Health Service problem on Windows 2000 Agent

I recently ran into an interesting issue with a customer.  A Windows 2000 Agent (running OpsMgr SP1) was not able to process configuration due to problems creating/using the self-signed certificate that the Health Service uses (this is not a Gateway or DMZ scenario, this is the certificate that all agents create and use).  At first, we were seeing the following errors in the OpsMgr Event Log:

 

Event ID: 1220
Description:
Received configuration cannot be processed. Management group "<MANAGEMENT_GROUP_NAME>". The error is Cannot find the certificate and private key for decryption.
(0x8009200B).

Event ID: 21021
Description:
No certificate could be loaded or created. This Health Service will not be able to communicate with other health services.

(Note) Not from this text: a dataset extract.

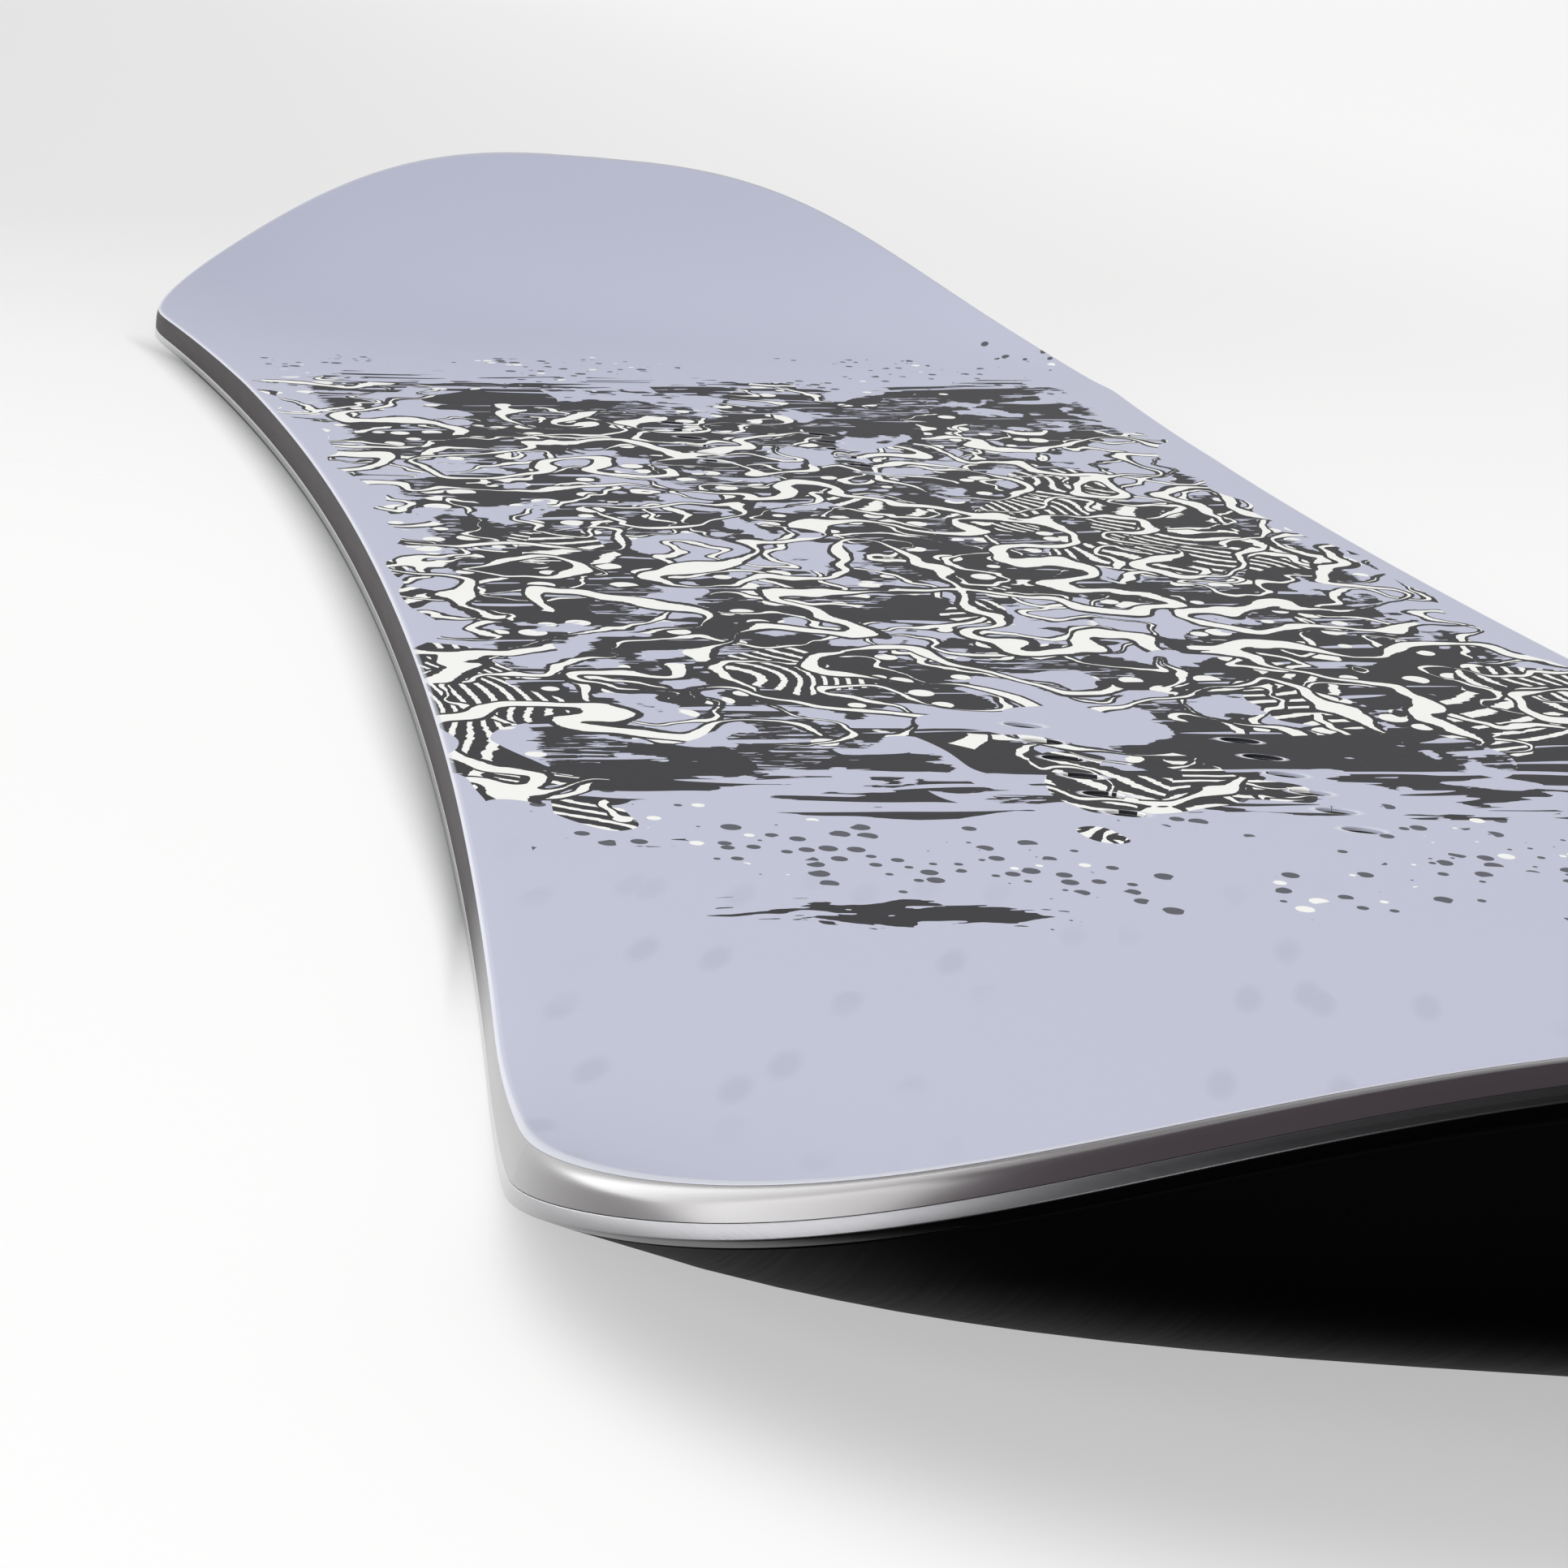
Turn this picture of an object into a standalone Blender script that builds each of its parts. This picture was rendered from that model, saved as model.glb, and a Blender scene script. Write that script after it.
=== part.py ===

Look for previous events in the event log for more detail.

 

After removing/reinstalling the agent, the Health Service would not start, and the following error was seen in the System Event Log:

 

Event ID: 7024
Description:
The OpsMgr Health Service service terminated with service-specific error 2148073494.

 

This error maps to "Keyset does not exist".

 

This looks to me like the Health Service is having problems creating its self-signed certificate.  To investigate this:

 

Check to see if we have the certificate in the certificate store:

  1. Start – Run – MMC.exe
  2. File – Add/Remove Snap-in
  3. Add – Certificates – Add
  4. Computer Account – Next – Local Computer – Finish

Here’s what it looks like when the cert is there:

image

 

If the certificate is there and we still think we’re having problems with it, there’s no harm in deleting it….it should be re-created when the Health Service starts.  In our case, since we had uninstalled the agent, the certificate was removed.  When we tried to start the Health Service, it was failing to create the certificate.  So, the next step is to verify that the Health Service is running under the context of the Local System account:

image

 

If it is, then the next step is to verify that the System and Administrator accounts have Full Control of the following directories:

 

%System Drive%\Documents and Settings\All Users\Application Data\Microsoft\Crypto\RSA\MachineKeys

%System Drive%\Documents and Settings\All Users\Application Data\Microsoft\Crypto\RSA\S-1-5-18

 

Also, verify that the Administrators group is the owner of these directories.  This is necessary for the Local System account to be able to create the certificate.

 

So, everything above checked out fine in my customer’s environment.  While researching this, I came across another customer case where some other service was failing to create a certificate because a service named “Protected Storage Service” was not running.  I tested on a Windows Server 2003 Agent and could not reproduce the problem…we created the self-signed cert just fine without the Protected Storage service running.  Then, I remembered that my customer’s problem was on a Windows 2000 Agent, and the other customer case I was reading was quite old, so likely from Windows 2000.

Anyway, we checked the Protected Storage Service and it was disabled.  Enabled and start it and the Health Service started without error, created its certificate, and was talking to the Management Server in no time.

So, if you have any of the above errors, check to verify that the Protected Storage Service is started.